Depression and anxiety can often co-occur or happen together and there is an overlap in some symptoms. This can often be due to many factors, however being anxious and out of alignment without answers can certainly cause depression. Consequently, a person who is experiencing depression may feel anxious about their depressive symptoms. There are often times other mental illnesses, medical conditions or lifestyle choices lead to anxiety and/or depression. Therapy requires a trained professional to treat and manage symptoms to alleviate the distress and/or impairment unmanaged symptoms may cause.

When it comes to treating mood or thought disorders, which often result in long lasting depressive and/or anxious symptoms. Psychotropic medications can be helpful in stabilizing these symptoms. However, they were initially, in most cases, intended to stabilize severe mental illnesses as a protective measure against further decline in order to increase prognosis with traditional talk therapy. This is still common practice for many inpatient mental health treatment facilities. Medication isn’t the problem solver, but it can help you solve your problems and manage more severe or debilitating symptoms.

Do you treat them separately?

It was once said when beginning my career that Mental Health professionals should treat disorders in isolation first treating one, then the other, depending on severity. Today, both depression and anxiety can and are often treated simultaneously through the use of medication management, talk therapy, holistic alternative medicine, spirituality and other integrative therapies.

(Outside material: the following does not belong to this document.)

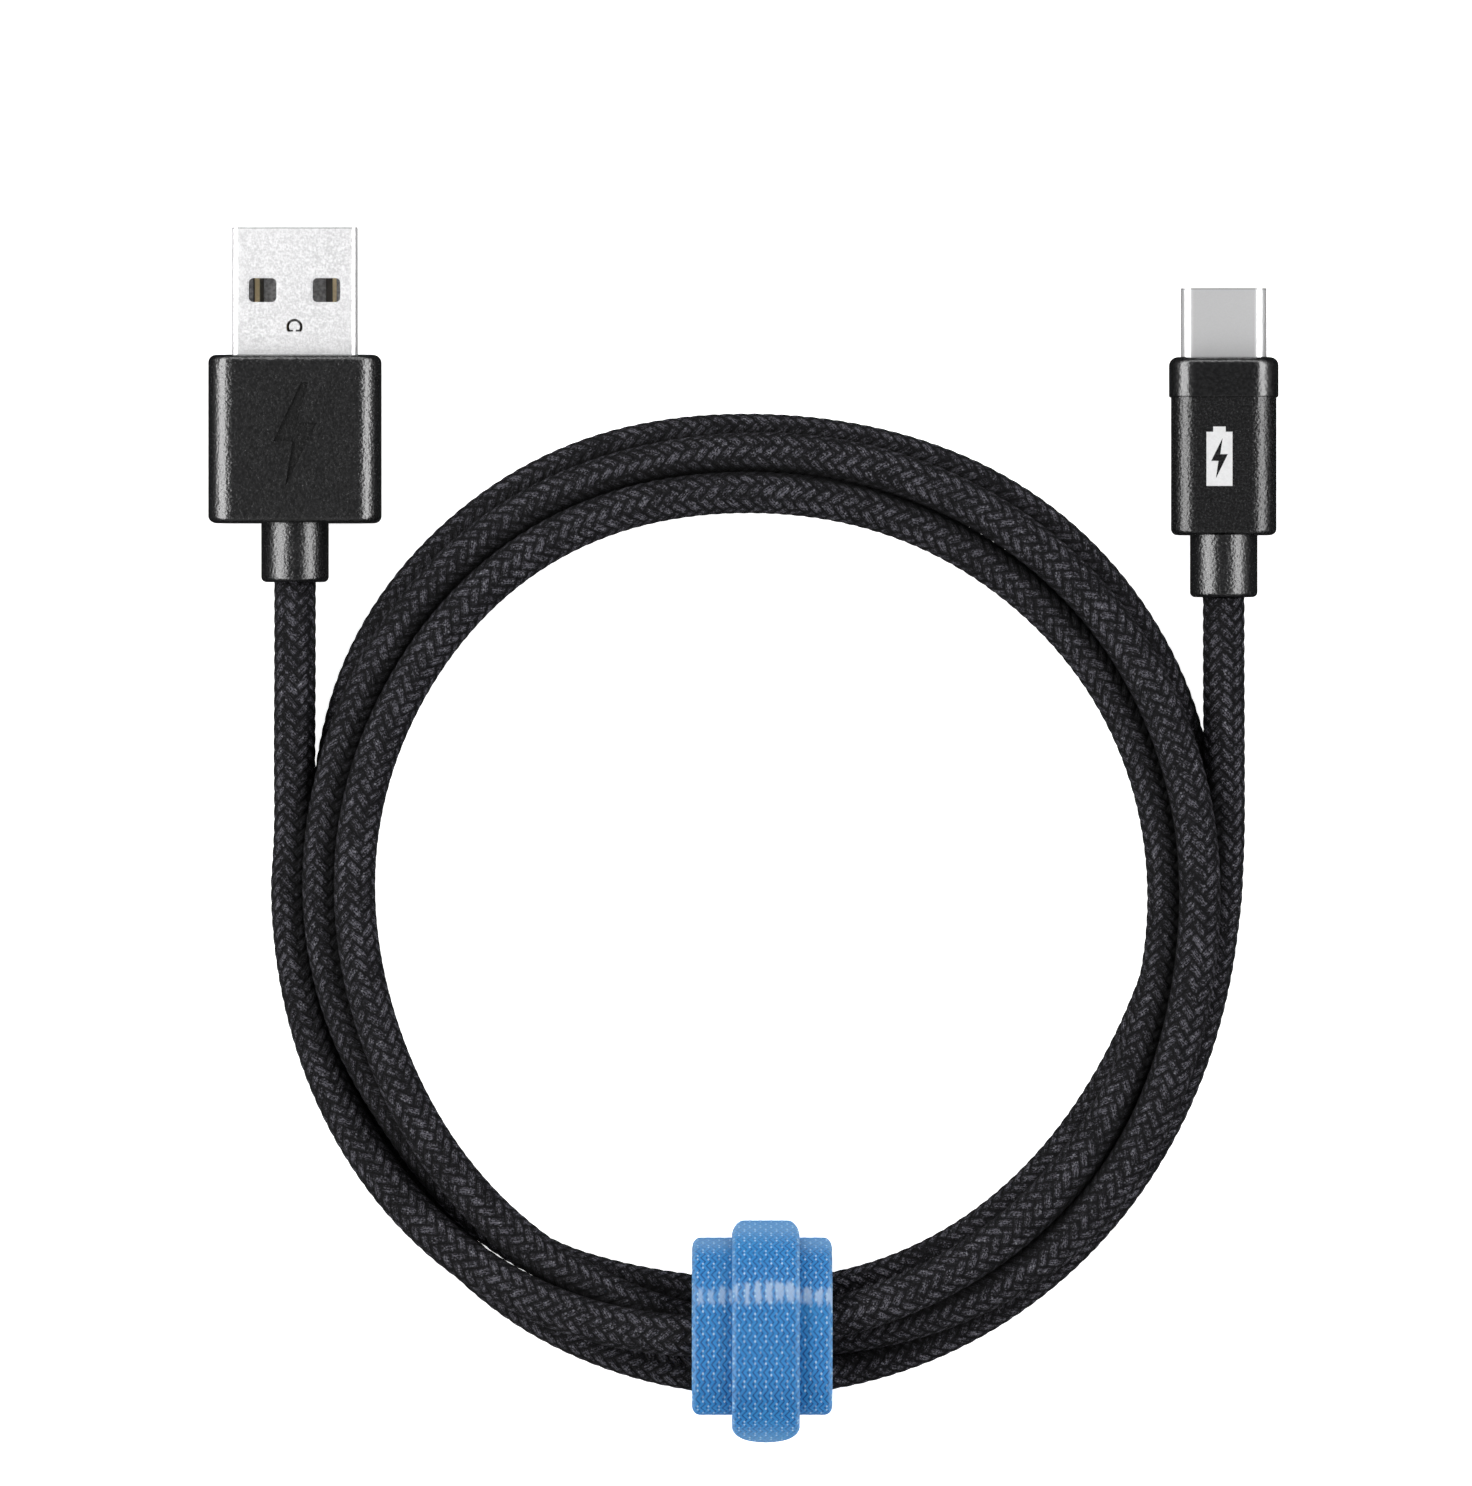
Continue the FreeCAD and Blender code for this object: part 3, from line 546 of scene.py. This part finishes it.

I am someone who very early went through many grave traumas as a mixed person of color in Gainesville, Florida where 75% of our African American children are below grade level today. It has been my experience, that our emotions are valid and often need validating. It’s important to make the time to listen to yourself, to feel your emotions and identify what that means for you. It can be life changing to link up with the right person to help you heal. As humans we are always growing, evolving and healing. As someone who studies human behavior and motivation, human development and evolution from a pychotechnological perspective, I can tell you this: if you’re experiencing symptoms of depression and/or anxiety and they are affecting your ability to do your work, take care of yourself and your home, or get along with other people, pay attention to what you’re allowing to influence your perspective and begin drawing clear lines toward what you envision a life of peace is. Seek out someone who can help and every step of the way give yourself credit for doing so!